━━━ Data section ━━━

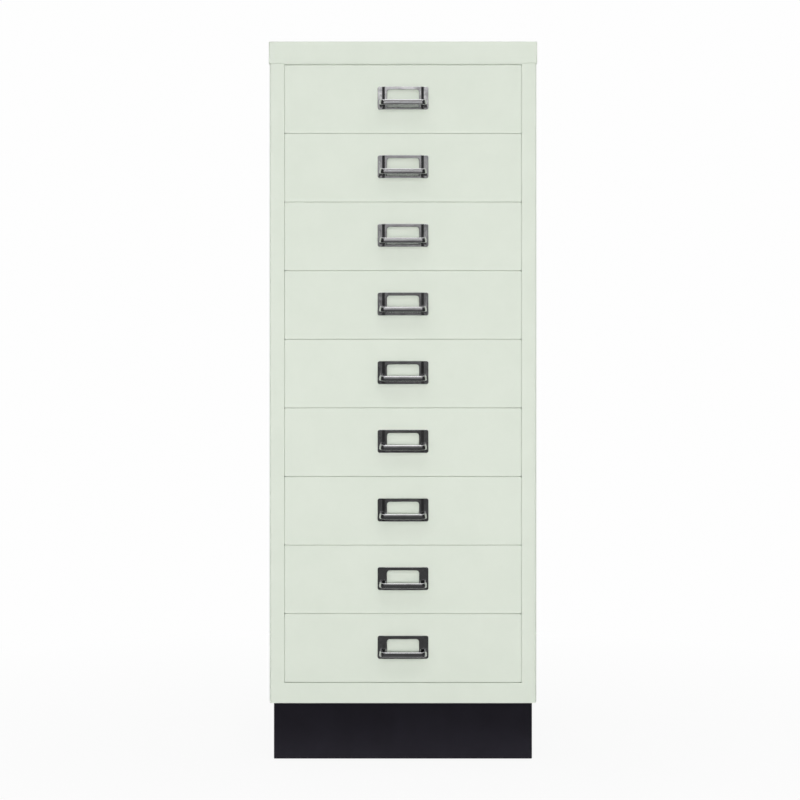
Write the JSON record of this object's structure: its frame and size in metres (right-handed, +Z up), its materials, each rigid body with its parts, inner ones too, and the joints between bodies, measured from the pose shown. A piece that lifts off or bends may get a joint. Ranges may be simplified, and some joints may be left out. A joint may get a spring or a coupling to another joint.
{
  "type": "multi-drawer cabinet",
  "caption": "Tall, narrow steel floor cabinet of equal shallow drawers, each with a chromed label-frame pull, on ball-bearing slides, over a recessed dark plinth.",
  "frame": {"origin": "on the floor, at the bottom centre of the whole object's box, pulls included", "axes": "+Z up, the drawer fronts face -Y, +X to the right of someone facing the fronts"},
  "size_m": [0.349, 0.451, 0.94],
  "materials": {
    "cabinet_paint": "smooth satin paint, pale grey-green",
    "plinth_paint": "matt near-black paint",
    "chrome_plate": "bright chrome plate",
    "zinc_plate": "zinc-plated steel"
  },
  "bodies": {
    "case": {"case_wrap": "cabinet_paint", "back_panel": "cabinet_paint", "top_cap": "cabinet_paint", "plinth": "plinth_paint", "plinth_screws": "zinc_plate", "runner_posts": "zinc_plate", "slide_outer_rails_1": "zinc_plate", "slide_outer_rails_2": "zinc_plate", "slide_outer_rails_3": "zinc_plate", "slide_outer_rails_4": "zinc_plate", "slide_outer_rails_5": "zinc_plate", "slide_outer_rails_6": "zinc_plate", "slide_outer_rails_7": "zinc_plate", "slide_outer_rails_8": "zinc_plate", "slide_outer_rails_9": "zinc_plate"},
    "drawer_1": {"drawer_tray_1": "cabinet_paint", "drawer_front_1": "cabinet_paint", "handle_1": "chrome_plate", "slide_inner_rails_1": "zinc_plate"},
    "retainers_1": {"ball_retainers_1": "zinc_plate"},
    "drawer_2": {"drawer_tray_2": "cabinet_paint", "drawer_front_2": "cabinet_paint", "handle_2": "chrome_plate", "slide_inner_rails_2": "zinc_plate"},
    "retainers_2": {"ball_retainers_2": "zinc_plate"},
    "drawer_3": {"drawer_tray_3": "cabinet_paint", "drawer_front_3": "cabinet_paint", "handle_3": "chrome_plate", "slide_inner_rails_3": "zinc_plate"},
    "retainers_3": {"ball_retainers_3": "zinc_plate"},
    "drawer_4": {"drawer_tray_4": "cabinet_paint", "drawer_front_4": "cabinet_paint", "handle_4": "chrome_plate", "slide_inner_rails_4": "zinc_plate"},
    "retainers_4": {"ball_retainers_4": "zinc_plate"},
    "drawer_5": {"drawer_tray_5": "cabinet_paint", "drawer_front_5": "cabinet_paint", "handle_5": "chrome_plate", "slide_inner_rails_5": "zinc_plate"},
    "retainers_5": {"ball_retainers_5": "zinc_plate"},
    "drawer_6": {"drawer_tray_6": "cabinet_paint", "drawer_front_6": "cabinet_paint", "handle_6": "chrome_plate", "slide_inner_rails_6": "zinc_plate"},
    "retainers_6": {"ball_retainers_6": "zinc_plate"},
    "drawer_7": {"drawer_tray_7": "cabinet_paint", "drawer_front_7": "cabinet_paint", "handle_7": "chrome_plate", "slide_inner_rails_7": "zinc_plate"},
    "retainers_7": {"ball_retainers_7": "zinc_plate"},
    "drawer_8": {"drawer_tray_8": "cabinet_paint", "drawer_front_8": "cabinet_paint", "handle_8": "chrome_plate", "slide_inner_rails_8": "zinc_plate"},
    "retainers_8": {"ball_retainers_8": "zinc_plate"},
    "drawer_9": {"drawer_tray_9": "cabinet_paint", "drawer_front_9": "cabinet_paint", "handle_9": "chrome_plate", "slide_inner_rails_9": "zinc_plate"},
    "retainers_9": {"ball_retainers_9": "zinc_plate"}
  },
  "joints": [
    {"name": "drawer_1_slide", "type": "slide", "parent": "case", "child": "drawer_1", "axis": [0, -1, 0], "range_m": [0, 0.3]},
    {"name": "retainers_1_slide", "type": "slide", "parent": "case", "child": "retainers_1", "axis": [0, -1, 0], "range_m": [0, 0.15]},
    {"name": "drawer_2_slide", "type": "slide", "parent": "case", "child": "drawer_2", "axis": [0, -1, 0], "range_m": [0, 0.3]},
    {"name": "retainers_2_slide", "type": "slide", "parent": "case", "child": "retainers_2", "axis": [0, -1, 0], "range_m": [0, 0.15]},
    {"name": "drawer_3_slide", "type": "slide", "parent": "case", "child": "drawer_3", "axis": [0, -1, 0], "range_m": [0, 0.3]},
    {"name": "retainers_3_slide", "type": "slide", "parent": "case", "child": "retainers_3", "axis": [0, -1, 0], "range_m": [0, 0.15]},
    {"name": "drawer_4_slide", "type": "slide", "parent": "case", "child": "drawer_4", "axis": [0, -1, 0], "range_m": [0, 0.3]},
    {"name": "retainers_4_slide", "type": "slide", "parent": "case", "child": "retainers_4", "axis": [0, -1, 0], "range_m": [0, 0.15]},
    {"name": "drawer_5_slide", "type": "slide", "parent": "case", "child": "drawer_5", "axis": [0, -1, 0], "range_m": [0, 0.3]},
    {"name": "retainers_5_slide", "type": "slide", "parent": "case", "child": "retainers_5", "axis": [0, -1, 0], "range_m": [0, 0.15]},
    {"name": "drawer_6_slide", "type": "slide", "parent": "case", "child": "drawer_6", "axis": [0, -1, 0], "range_m": [0, 0.3]},
    {"name": "retainers_6_slide", "type": "slide", "parent": "case", "child": "retainers_6", "axis": [0, -1, 0], "range_m": [0, 0.15]},
    {"name": "drawer_7_slide", "type": "slide", "parent": "case", "child": "drawer_7", "axis": [0, -1, 0], "range_m": [0, 0.3]},
    {"name": "retainers_7_slide", "type": "slide", "parent": "case", "child": "retainers_7", "axis": [0, -1, 0], "range_m": [0, 0.15]},
    {"name": "drawer_8_slide", "type": "slide", "parent": "case", "child": "drawer_8", "axis": [0, -1, 0], "range_m": [0, 0.3]},
    {"name": "retainers_8_slide", "type": "slide", "parent": "case", "child": "retainers_8", "axis": [0, -1, 0], "range_m": [0, 0.15]},
    {"name": "drawer_9_slide", "type": "slide", "parent": "case", "child": "drawer_9", "axis": [0, -1, 0], "range_m": [0, 0.3]},
    {"name": "retainers_9_slide", "type": "slide", "parent": "case", "child": "retainers_9", "axis": [0, -1, 0], "range_m": [0, 0.15]}
  ],
  "couplings": [
    {"joint": "retainers_1_slide", "follows": "drawer_1_slide", "ratio": 0.5},
    {"joint": "retainers_2_slide", "follows": "drawer_2_slide", "ratio": 0.5},
    {"joint": "retainers_3_slide", "follows": "drawer_3_slide", "ratio": 0.5},
    {"joint": "retainers_4_slide", "follows": "drawer_4_slide", "ratio": 0.5},
    {"joint": "retainers_5_slide", "follows": "drawer_5_slide", "ratio": 0.5},
    {"joint": "retainers_6_slide", "follows": "drawer_6_slide", "ratio": 0.5},
    {"joint": "retainers_7_slide", "follows": "drawer_7_slide", "ratio": 0.5},
    {"joint": "retainers_8_slide", "follows": "drawer_8_slide", "ratio": 0.5},
    {"joint": "retainers_9_slide", "follows": "drawer_9_slide", "ratio": 0.5}
  ]
}
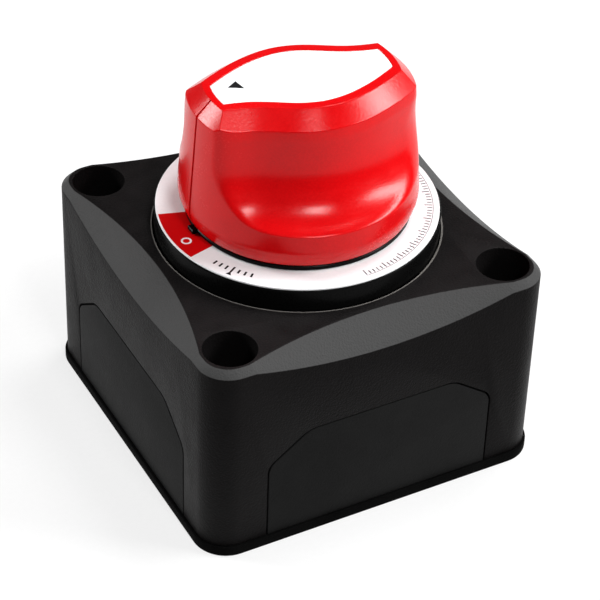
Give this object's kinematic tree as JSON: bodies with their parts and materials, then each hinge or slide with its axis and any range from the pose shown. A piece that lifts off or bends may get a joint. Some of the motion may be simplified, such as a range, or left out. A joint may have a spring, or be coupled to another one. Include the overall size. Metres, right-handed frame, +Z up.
{
  "type": "battery switch",
  "caption": "Rotary battery isolator switch for a boat: square surface-mount case with removable side plates, round dial and a lift-off red key knob.",
  "frame": {"origin": "centre of the underside of the base plate, on the dial axis", "axes": "+Z up along the dial axis, towards the knob; -X towards the side that the knob points at when the switch is off; -Y towards the front side plate"},
  "size_m": [0.07, 0.07, 0.0747],
  "materials": {
    "case_plastic": "fine matte moulding texture",
    "plate_plastic": "fine matte moulding texture",
    "collar_plastic": "satin",
    "black_rubber": "matte",
    "label_white": "printed film",
    "insert_white": "satin",
    "knob_red": "semi-gloss with a fine texture",
    "insulator": "glass-filled moulding",
    "zinc_steel": "zinc plated",
    "spring_steel": "bright wire",
    "ball_steel": "polished",
    "plated_steel": "satin plated",
    "tinned_copper": "tin plated copper alloy",
    "copper": "bright copper",
    "silver": "satin silver"
  },
  "bodies": {
    "base": {"base_plate": "case_plastic"},
    "case": {"housing": "case_plastic", "dial_collar": "collar_plastic", "collar_gasket": "black_rubber", "dial_label": "label_white", "detent_spring": "spring_steel", "contact_base": "insulator", "fixed_contacts": "silver", "stud_jam_nuts": "plated_steel", "stud_washers": "plated_steel", "stud_lock_washers": "plated_steel", "stud_nuts": "plated_steel", "case_screws": "zinc_steel", "terminal_stud_supply": "tinned_copper", "terminal_stud_load": "tinned_copper"},
    "plate_front": {"side_plate_front": "plate_plastic"},
    "plate_right": {"side_plate_right": "plate_plastic"},
    "plate_back": {"side_plate_back": "plate_plastic"},
    "plate_left": {"side_plate_left": "plate_plastic"},
    "rotor": {"rotor_disc": "collar_plastic", "shaft_seal": "black_rubber", "contact_carrier": "insulator", "carrier_screw": "zinc_steel", "contact_spring": "spring_steel"},
    "bridge": {"contact_bar": "copper", "moving_contacts": "silver"},
    "key_knob": {"knob": "knob_red", "knob_label": "insert_white", "knob_grip_ring": "black_rubber"},
    "detent": {"detent_ball": "ball_steel"}
  },
  "joints": [
    {"name": "rotor_turn", "type": "hinge", "parent": "case", "child": "rotor", "pos_m": [0, 0, 0.0426], "axis": [0, 0, 1], "range_deg": [-90, 33.4]},
    {"name": "knob_lift", "type": "slide", "parent": "rotor", "child": "key_knob", "axis": [0, 0, 1], "range_m": [0, 0.02]},
    {"name": "contact_lift", "type": "slide", "parent": "rotor", "child": "bridge", "axis": [0, 0, 1], "range_m": [0, 0.0005], "stiffness_N_per_m": 500, "springref_m": -0.001, "deforming": ["contact_spring"]},
    {"name": "detent_travel", "type": "slide", "parent": "case", "child": "detent", "axis": [1, 0, 0], "range_m": [-0.0008, 0]},
    {"name": "case_lift", "type": "slide", "parent": "base", "child": "case", "axis": [0, 0, 1], "range_m": [0, 0.015]},
    {"name": "plate_front_pull", "type": "slide", "parent": "case", "child": "plate_front", "axis": [0, -1, 0], "range_m": [0, 0.01]},
    {"name": "plate_right_pull", "type": "slide", "parent": "case", "child": "plate_right", "axis": [1, 0, 0], "range_m": [0, 0.01]},
    {"name": "plate_back_pull", "type": "slide", "parent": "case", "child": "plate_back", "axis": [0, 1, 0], "range_m": [0, 0.01]},
    {"name": "plate_left_pull", "type": "slide", "parent": "case", "child": "plate_left", "axis": [-1, 0, 0], "range_m": [0, 0.01]}
  ]
}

━━━

- _Stated goal_
Scan the material above for the word "hinge". Copy each line where it occurs.

- _Task result_
Give this object's kinematic tree as JSON: bodies with their parts and materials, then each hinge or slide with its axis and any range from the pose shown. A piece that lifts off or bends may get a joint. Some of the motion may be simplified, such as a range, or left out. A joint may have a spring, or be coupled to another one. Include the overall size. Metres, right-handed frame, +Z up.
    {"name": "rotor_turn", "type": "hinge", "parent": "case", "child": "rotor", "pos_m": [0, 0, 0.0426], "axis": [0, 0, 1], "range_deg": [-90, 33.4]},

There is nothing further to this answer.